Where the flows landed
Aave v4 added two T-bill tokens and saw $180 million of deposits in 48 hours. USDC borrow rates slid to 4.9%. A trading firm refinanced a $60 million basis position and saved 210 bps annually. Morpho Blue opened a market that only accepts T-bills and top ETH LSTs, clearing $95 million of 30-day fixed loans at 5.25%. Pension-linked capital tested the venue, citing hourly interest and clean NAV. Curve’s Llamalend spun up a T-bill market with soft liquidation, doing $28 million on day one as users ran low-risk carry at 4.8% borrow against 5.2% bills.
Market ripple effects
When the risk-free rate sits on chain, every other yield reprices.
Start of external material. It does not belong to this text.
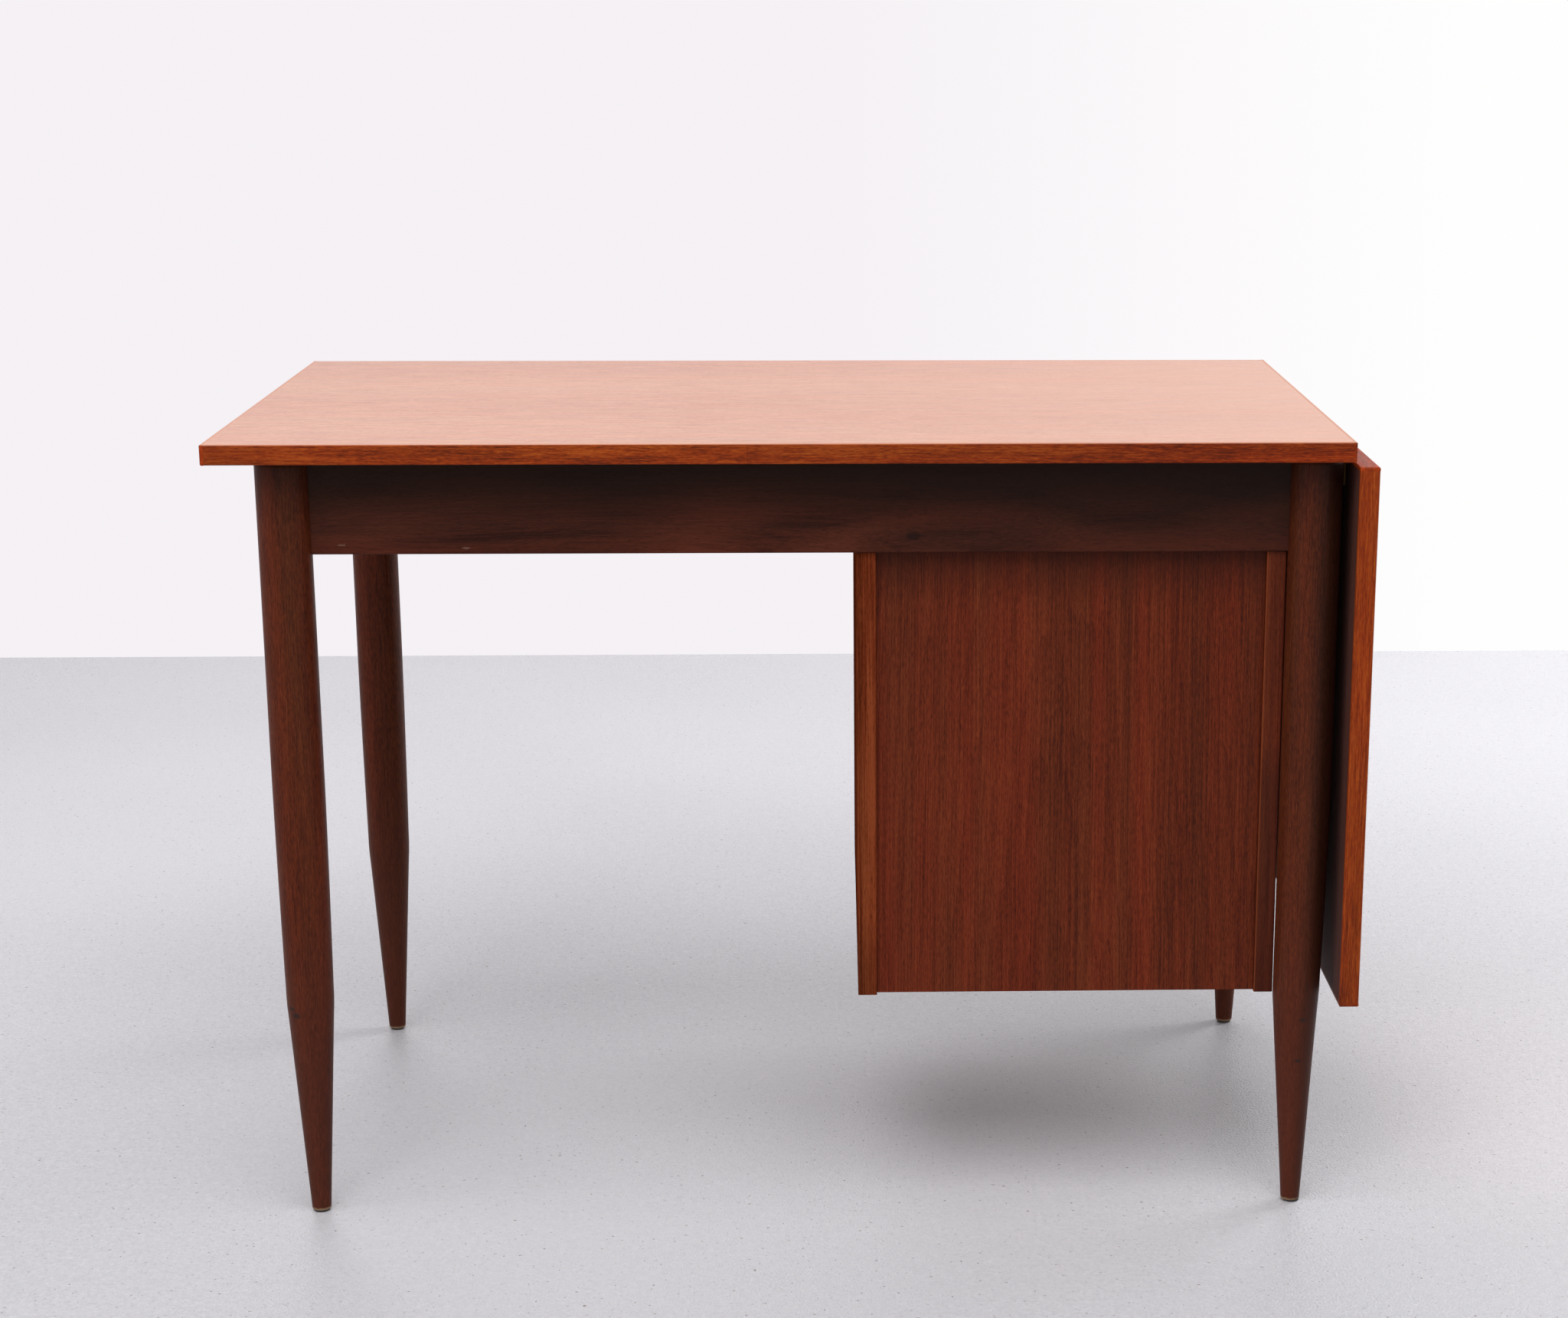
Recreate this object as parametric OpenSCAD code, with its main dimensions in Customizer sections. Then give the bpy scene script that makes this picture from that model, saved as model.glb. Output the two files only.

ETH staking at 3.4% now looks thin. Perps funding turned negative on several venues as traders unwound levered longs to chase T-bill carry. BTC and ETH futures basis compressed 15-20 bps because market makers can fund inventory cheaper. The spread between DeFi lending and off-chain money markets closed fast, showing real arbitrage.
Risk to track
Redemption gating is the fault line. If a token issuer pauses mints during stress, liquidations could cascade. Oracles that read NAV need circuit breakers, and smart contracts must handle settlement delays without bad debt. Counterparty risk sits with the custodian and the short-term bill roll.
For allocators, the message is blunt. On-chain cash now earns the benchmark rate, 24/7, with transparent custody. Every loan, every basis trade, and every farm will price off it. The next step is watching how much real-world capital moves in once audit trails and redemption speed meet treasury policy.